Best Practices for Soldering:
- Strip, twist, and tin the wires lightly.
- Use a splice method: Lineman’s splice (wires twisted together) or a staggered splice for multiple wires.
- Apply heat to the joint, then feed the solder onto the wire, not the iron. It should flow like water.
- Let it cool completely without movement.
- Clean with isopropyl alcohol.
- Seal and Strain-Relieve: Apply adhesive-lined heat shrink that bonds to the insulation on both sides of the joint.
Part 4: Real-World Application Guide – Which to Choose and When
Choose CRIMP Connectors For:
- Any connection that may need to be disconnected: sensors, ECUs, light assemblies, dash components.
- High-vibration areas: engine-mounted components, loom runs along the chassis.
- Following OEM repair procedures: Manufacturers specify crimp-and-seal repair kits.
- When you have the correct tool. If you don’t, buy or borrow one.
- Multi-wire connectors: Repinning a damaged plug is the only professional way.
Choose SOLDER & Heat Shrink For:
- Repairing damaged wires within a sealed section of loom where adding a bulky connector is impractical.
- Custom electronics fabrication: building a harness from scratch for a race car, audio system, or accessory where you control the routing and strain relief.
- Permanent splices in low-vibration, protected areas (e.g., inside the dashboard, behind the headliner).
- When maximum conductivity is critical for very high-current, low-voltage applications (e.g., competition audio power cables, where every millivolt drop counts).

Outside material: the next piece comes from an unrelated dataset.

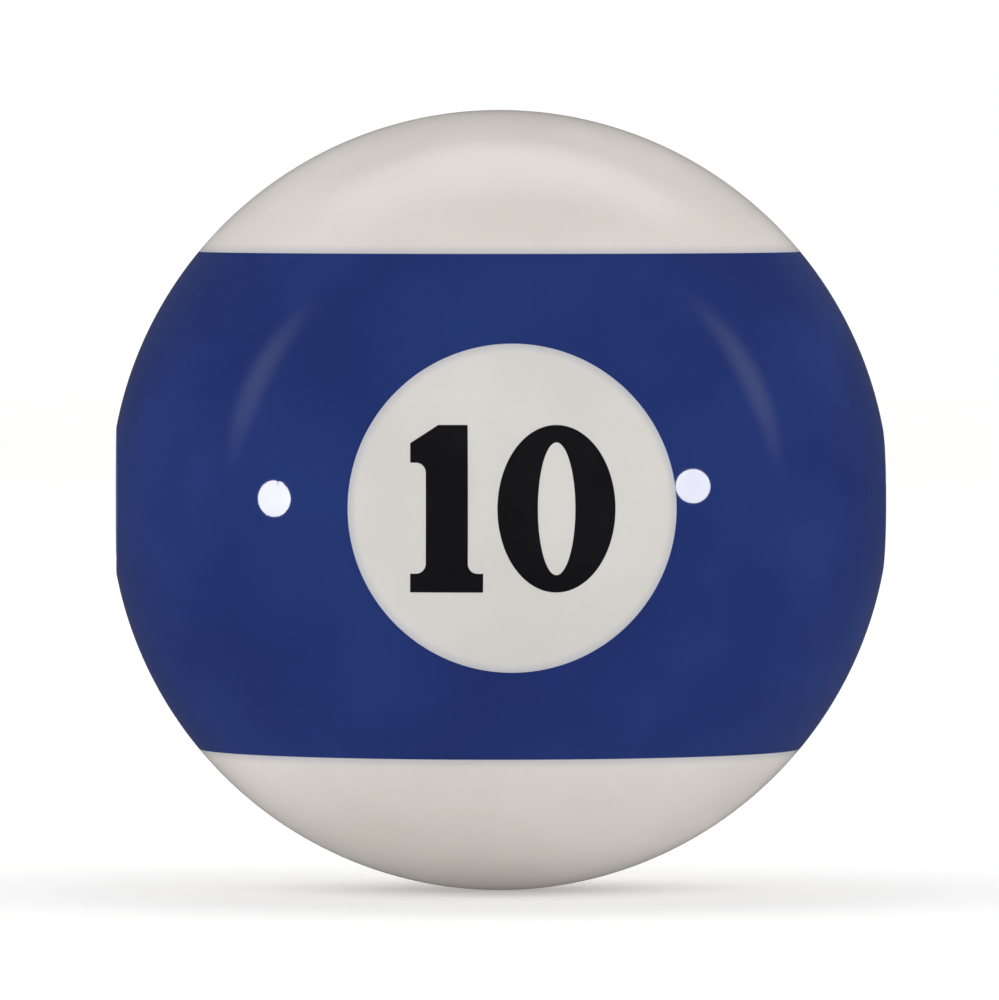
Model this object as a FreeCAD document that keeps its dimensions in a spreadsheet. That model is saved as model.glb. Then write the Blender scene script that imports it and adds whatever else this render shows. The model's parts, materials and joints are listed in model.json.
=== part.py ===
"""Numbered pool ball, number 10, drilled through for a lamp rod.

A striped ball is cast in stages from thermosetting resin and polished to one flush sphere: a blue
slab through the middle, an ivory cap on each side of it, two ivory number discs set in the slab
and black digits set in the discs. The rod hole is drilled last, along X.

Millimetres. The origin is the centre of the sphere, X runs along the rod, -Y is the front number
and +Z is up as the numbers read.
"""

import FreeCAD, Part
import math
import os
import Sketcher

DIMENSIONS = {
    "ball_diameter": 57.15,
    "stripe_width": 36.4,  # from one edge plane of the stripe to the other
    "bore_diameter": 10.3,  # clearance for a 3/8 inch (1/8 IP) lamp rod
    "mouth_bevel": 0.25,  # 45 degree break at each mouth of the bore
    "disc_diameter": 23.6,
    "disc_depth": 6.0,  # from the top of the sphere down to the disc's flat seat
    "digit_depth": 3.0,  # from the top of the sphere down to the digits' flat seat
    "digit_height": 12.0,
    "digit_gap": 1.0,  # between the foot of the one and the zero
    "one_foot_width": 5.2,
    "one_foot_height": 1.35,
    "one_stem_width": 3.0,
    "one_flag_reach": 1.1,  # from the stem out to the tip of the flag
    "one_flag_lead": 0.9,  # from the stem's left side to where the top starts to slope
    "one_flag_drop": 1.3,  # from the top down to the tip of the flag
    "one_flag_height": 1.4,  # of the flag's upright end
    "one_bracket": 0.7,  # radius where the stem meets the foot and the flag
    "bracket_limit": 0.9,  # the most of a ledge that a bracket may take up
    "zero_width": 8.5,
    "zero_side_width": 2.9,  # thickness of the zero at half its height
    "zero_crown_height": 1.25,  # thickness of the zero at its top and bottom
    "tool_overshoot": 1.0,  # how far a cutting tool runs past the face that it cuts
}

RADIUS = "Dims.ball_diameter / 2"
STRIPE_LATITUDE = "asin(Dims.stripe_width / Dims.ball_diameter)"

# Across and up from the disc's centre. The pair of digits is centred on the disc.
PAIR_WIDTH = "(Dims.one_foot_width + Dims.digit_gap + Dims.zero_width)"
TOP = "(Dims.digit_height / 2)"
BOTTOM = "(-Dims.digit_height / 2)"
FOOT_LEFT = f"(-{PAIR_WIDTH} / 2)"
FOOT_RIGHT = f"({FOOT_LEFT} + Dims.one_foot_width)"
FOOT_TOP = f"({BOTTOM} + Dims.one_foot_height)"
FOOT_LEDGE = "((Dims.one_foot_width - Dims.one_stem_width) / 2)"
STEM_LEFT = f"({FOOT_LEFT} + {FOOT_LEDGE})"
STEM_RIGHT = f"({STEM_LEFT} + Dims.one_stem_width)"
FLAG_LEFT = f"({STEM_LEFT} - Dims.one_flag_reach)"
FLAG_TOP = f"({TOP} - Dims.one_flag_drop)"
FLAG_UNDER = f"({FLAG_TOP} - Dims.one_flag_height)"
NARROW_LEDGE = f"min({FOOT_LEDGE}; Dims.one_flag_reach)"
BRACKET = f"min(Dims.one_bracket; Dims.bracket_limit * {NARROW_LEDGE})"
ZERO_CENTRE = f"({PAIR_WIDTH} / 2 - Dims.zero_width / 2)"

# Each number's side of the ball: the turn about Z that faces it, and the sign of its way out on Y.
SIDES = {"front": (0, -1), "rear": (180, 1)}

doc = FreeCAD.newDocument("NumberedPoolBall")


def make_sheet():
    """The driving dimensions, one named cell each."""
    sheet = doc.addObject("Spreadsheet::Sheet", "Dims")
    for row, (name, value) in enumerate(DIMENSIONS.items(), start=1):
        sheet.set(f"A{row}", name)
        sheet.set(f"B{row}", str(value))
        sheet.setAlias(f"B{row}", name)
    doc.recompute()


def add(kind, name, **bindings):
    """A document object whose named properties are bound to expressions in the dimensions."""
    item = doc.addObject(kind, name)
    for prop, expression in bindings.items():
        item.setExpression(prop, expression)
    return item


def combine(kind, name, base, tool):
    """Part::Cut or Part::Common of two objects."""
    item = doc.addObject(kind, name)
    item.Base = base
    item.Tool = tool
    return item


def between_latitudes(name, low, high):
    """The slice of the ball between two latitudes in degrees, flat where it is sliced."""
    return add("Part::Sphere", name, Radius=RADIUS, Angle1=low, Angle2=high)


def make_bore_tool():
    """The drill along X, with a 45 degree bevel at each mouth.

    The bevel's rim is a circle on the sphere, at sqrt(R^2 - rim^2) from the middle, and the cone
    narrows to the drill's radius over a length equal to the bevel.
    """
    radius = "Dims.bore_diameter / 2"
    rim_at = f"sqrt(pow({RADIUS}; 2) - pow({radius} + Dims.mouth_bevel; 2))"
    half_length = f"({RADIUS} + Dims.tool_overshoot)"
    drill = add("Part::Cylinder", "bore_drill", Radius=radius, Height=f"2 * {half_length}")
    drill.Placement.Rotation = FreeCAD.Rotation(FreeCAD.Vector(0, 1, 0), 90)
    drill.setExpression("Placement.Base.x", f"-{half_length}")
    cutters = [drill]
    for side, sign in (("left", -1), ("right", 1)):
        bevel = add(
            "Part::Cone",
            f"bore_bevel_{side}",
            Radius1=radius,
            Radius2=f"{radius} + Dims.mouth_bevel + Dims.tool_overshoot",
            Height="Dims.mouth_bevel + Dims.tool_overshoot",
        )
        bevel.Placement.Rotation = FreeCAD.Rotation(FreeCAD.Vector(0, 1, 0), sign * 90)
        bevel.setExpression("Placement.Base.x", f"{sign} * ({rim_at} - Dims.mouth_bevel)")
        cutters.append(bevel)
    bore = doc.addObject("Part::MultiFuse", "bore_tool")
    bore.Shapes = cutters
    return bore


def seat(item, side, depth, quarter_turn=0):
    """Turns a drawing's across, up and outward onto one side of the ball, at its flat seat.

    The front faces -Y and the rear faces +Y, and each reads upright from outside. A quarter turn
    in degrees turns the drawing in its own plane first.
    """
    yaw, out = SIDES[side]
    in_plane = FreeCAD.Rotation(FreeCAD.Vector(0, 0, 1), quarter_turn)
    item.Placement.Rotation = FreeCAD.Rotation(yaw, 0, 90) * in_plane
    item.setExpression("Placement.Base.y", f"{out} * ({RADIUS} - {depth})")


def make_disc_bar(side):
    """The round bar that a number disc is ground from, from its seat out past the sphere."""
    bar = add(
        "Part::Cylinder",
        f"{side}_disc_bar",
        Radius="Dims.disc_diameter / 2",
        Height="Dims.disc_depth + Dims.tool_overshoot",
    )
    seat(bar, side, "Dims.disc_depth")
    return bar


def extrude(outline, side):
    """An outline on a digit's seat, carried straight out past the sphere."""
    bar = add(
        "Part::Extrusion",
        f"{outline.Name}_bar",
        LengthFwd="Dims.digit_depth + Dims.tool_overshoot",
    )
    bar.Base = outline
    bar.DirMode = "Custom"
    bar.Dir = FreeCAD.Vector(0, SIDES[side][1], 0)
    bar.Solid = True
    return bar


def outline_edge(start, end, leaves):
    """A straight edge, or the quarter arc of a bracket, which leaves a level or upright line.

    The outline runs anticlockwise and a bracket is hollow, so its arc is drawn from its end back
    to its start.
    """
    if not leaves:
        return Part.LineSegment(start, end)
    level, upright = (start, end) if leaves == "level" else (end, start)
    centre = FreeCAD.Vector(level.x, upright.y, 0)
    first = math.atan2(end.y - centre.y, end.x - centre.x)
    circle = Part.Circle(centre, FreeCAD.Vector(0, 0, 1), start.distanceToPoint(centre))
    return Part.ArcOfCircle(circle, first, first + math.pi / 2)


def draw_one(side):
    """The outline of the figure one: a slab foot, a stem and a flag.

    Each corner is across, up and, where a bracket leaves it, the line that the bracket leaves.
    """
    corners = [
        (FOOT_LEFT, BOTTOM, None),
        (FOOT_RIGHT, BOTTOM, None),
        (FOOT_RIGHT, FOOT_TOP, None),
        (f"{STEM_RIGHT} + {BRACKET}", FOOT_TOP, "level"),
        (STEM_RIGHT, f"{FOOT_TOP} + {BRACKET}", None),
        (STEM_RIGHT, TOP, None),
        (f"{STEM_LEFT} + Dims.one_flag_lead", TOP, None),
        (FLAG_LEFT, FLAG_TOP, None),
        (FLAG_LEFT, FLAG_UNDER, None),
        (f"{STEM_LEFT} - {BRACKET}", FLAG_UNDER, "level"),
        (STEM_LEFT, f"{FLAG_UNDER} - {BRACKET}", None),
        (STEM_LEFT, f"{FOOT_TOP} + {BRACKET}", "upright"),
        (f"{STEM_LEFT} - {BRACKET}", FOOT_TOP, None),
        (FOOT_LEFT, FOOT_TOP, None),
    ]
    sketch = doc.addObject("Sketcher::SketchObject", f"{side}_one")
    places = [
        FreeCAD.Vector(float(sketch.evalExpression(x)), float(sketch.evalExpression(y)), 0)
        for x, y, _ in corners
    ]
    count = len(corners)
    for i, (_, _, leaves) in enumerate(corners):
        sketch.addGeometry(outline_edge(places[i], places[(i + 1) % count], leaves))
    # an edge's first and second ends along the outline, which an arc stores the other way round
    ends = [(2, 1) if leaves else (1, 2) for _, _, leaves in corners]
    for i, (across, up, leaves) in enumerate(corners):
        after = (i + 1) % count
        sketch.addConstraint(Sketcher.Constraint("Coincident", i, ends[i][1], after, ends[after][0]))
        for kind, value, expression in (
            ("DistanceX", places[i].x, across),
            ("DistanceY", places[i].y, up),
        ):
            held = Sketcher.Constraint(kind, -1, 1, i, ends[i][0], value)
            sketch.setExpression(f"Constraints[{sketch.addConstraint(held)}]", expression)
        if leaves:
            radius = Sketcher.Constraint("Radius", i, sketch.Geometry[i].Radius)
            sketch.setExpression(f"Constraints[{sketch.addConstraint(radius)}]", BRACKET)
    seat(sketch, side, "Dims.digit_depth")
    return sketch


def draw_oval(name, side, half_height, half_width):
    """An upright ellipse about the middle of the zero."""
    oval = add("Part::Ellipse", name, MajorRadius=half_height, MinorRadius=half_width)
    seat(oval, side, "Dims.digit_depth", quarter_turn=90)
    right = -SIDES[side][1]  # the reader's right, along X
    oval.setExpression("Placement.Base.x", f"{right} * {ZERO_CENTRE}")
    return oval


def make_zero_bar(side):
    """The zero: an oval ring, thick at its sides and thin at its crown and foot."""
    outer = draw_oval(f"{side}_zero_outer", side, TOP, "Dims.zero_width / 2")
    counter = draw_oval(
        f"{side}_zero_counter",
        side,
        f"{TOP} - Dims.zero_crown_height",
        "Dims.zero_width / 2 - Dims.zero_side_width",
    )
    return combine("Part::Cut", f"{side}_zero_bar", extrude(outer, side), extrude(counter, side))


def make_number(side, ball):
    """A number disc and its two digits, all ground to the sphere, and the disc's bar."""
    disc_bar = make_disc_bar(side)
    one_bar = extrude(draw_one(side), side)
    zero_bar = make_zero_bar(side)
    blank = combine("Part::Common", f"{side}_disc_blank", ball, disc_bar)
    without_one = combine("Part::Cut", f"{side}_disc_one_pocket", blank, one_bar)
    disc = combine("Part::Cut", f"{side}_number_disc", without_one, zero_bar)
    one = combine("Part::Common", f"{side}_digit_one", ball, one_bar)
    zero = combine("Part::Common", f"{side}_digit_zero", ball, zero_bar)
    return disc_bar, [disc, one, zero]


def make_ball():
    """Every sub-part of the ball, in the order that it is cast."""
    make_sheet()
    ball = add("Part::Sphere", "ball", Radius=RADIUS)
    slab = between_latitudes("stripe_slab", f"-{STRIPE_LATITUDE}", STRIPE_LATITUDE)
    upper_cap = between_latitudes("upper_cap", STRIPE_LATITUDE, "90")
    lower_cap = between_latitudes("lower_cap", "-90", f"-{STRIPE_LATITUDE}")
    front_bar, front = make_number("front", ball)
    rear_bar, rear = make_number("rear", ball)
    drilled = combine("Part::Cut", "stripe_drilled", slab, make_bore_tool())
    pocketed = combine("Part::Cut", "stripe_front_pocket", drilled, front_bar)
    stripe_centre = combine("Part::Cut", "stripe_centre", pocketed, rear_bar)
    return [stripe_centre, upper_cap, lower_cap] + front + rear


def check(parts):
    """Stops if any object failed to recompute, or a sub-part isn't one closed, valid solid."""
    for item in doc.Objects:
        if "Invalid" in item.State or "Error" in item.State:
            raise RuntimeError(f"{item.Name} failed: {item.State}")
    for part in parts:
        shape = part.Shape
        if shape.isNull() or not shape.isValid() or len(shape.Solids) != 1:
            raise RuntimeError(f"{part.Label} isn't one valid solid")


def main():
    parts = make_ball()
    doc.recompute()
    for part in parts:
        part.Label = part.Name
    check(parts)
    os.makedirs("parts", exist_ok=True)
    for part in parts:
        part.Shape.exportStep(f"parts/{part.Label}.step")
        box = part.Shape.BoundBox
        print(
            f"{part.Label}: {part.Shape.Volume:.1f} mm3,"
            f" {box.XLength:.2f} x {box.YLength:.2f} x {box.ZLength:.2f} mm"
        )
    print(f"all sub-parts: {sum(part.Shape.Volume for part in parts):.1f} mm3")


main()
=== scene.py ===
# %% [markdown]
# # A numbered pool ball, drilled for a lamp rod
#
# A striped pool ball looks like a printed sphere, but nothing on it is printed. It is cast from
# coloured resin in stages, so its stripe, its number disc and its digits are solid pieces that
# were ground and polished together into one flush ball. This lesson builds each of those pieces
# as its own closed surface, gives each resin its own material, and lights the ball so that the
# polish shows.
#
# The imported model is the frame: it fixes every size and place. Here it gets its finished skin.

# %% Load the frame
import json
import math

import bpy
import numpy as np
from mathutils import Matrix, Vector
from mathutils.geometry import delaunay_2d_cdt


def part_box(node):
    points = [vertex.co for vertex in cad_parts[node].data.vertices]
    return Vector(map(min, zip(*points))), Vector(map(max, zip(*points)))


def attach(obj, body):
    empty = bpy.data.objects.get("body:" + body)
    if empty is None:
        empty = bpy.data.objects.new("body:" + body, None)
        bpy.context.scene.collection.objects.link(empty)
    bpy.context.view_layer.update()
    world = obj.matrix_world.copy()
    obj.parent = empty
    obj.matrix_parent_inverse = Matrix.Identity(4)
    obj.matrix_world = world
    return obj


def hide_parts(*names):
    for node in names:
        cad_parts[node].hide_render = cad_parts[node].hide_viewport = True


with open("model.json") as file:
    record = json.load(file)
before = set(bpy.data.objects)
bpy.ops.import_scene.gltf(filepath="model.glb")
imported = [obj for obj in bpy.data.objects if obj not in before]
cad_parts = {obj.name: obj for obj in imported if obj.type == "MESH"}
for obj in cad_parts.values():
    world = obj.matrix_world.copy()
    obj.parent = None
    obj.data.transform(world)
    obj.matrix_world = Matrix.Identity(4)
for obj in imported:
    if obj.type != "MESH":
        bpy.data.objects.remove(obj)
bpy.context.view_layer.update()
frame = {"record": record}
MM = 0.001  # the scene is in metres, and small sizes are named in millimetres

# %% [markdown]
# ## Sizes from the frame
#
# The ball's centre is the origin, X runs along the drilled hole, the front number faces -Y and Z
# is up. Reading the sizes from the frame's own boxes, rather than typing them again, keeps the
# skin flush with the solid that it covers.

# %% Read the ball's sizes
cap_low, cap_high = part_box("upper_cap")
disc_low, disc_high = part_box("front_number_disc")
one_low, one_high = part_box("front_digit_one")
zero_low, zero_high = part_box("front_digit_zero")
bore = frame["record"]["mounts"][0]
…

Even here, proper strain relief is non-negotiable.

Conclusion
The solder vs. crimp connectors should not end with a single victor. The intelligent automotive technician or enthusiast understands that both are essential tools in the wiring arsenal.
The Golden Rule: A poor crimp is better than a poor solder joint, but a perfect crimp is hard to beat for automotive use.
For most under-hood, chassis, and modular repairs, invest in a quality ratcheting crimper and sealed connector systems. This is the method engineered for the automotive environment. For permanent, custom work, or repairs where a connector is impractical, master the art of soldering and always, always follow it with proper adhesive-lined heat shrink tubing for sealing and strain relief.
Ultimately, the “best” connection is the one that is correctly executed for its specific purpose, will survive the brutal environment of a moving vehicle, and ensures your car’s electrical system remains safe and reliable for miles to come.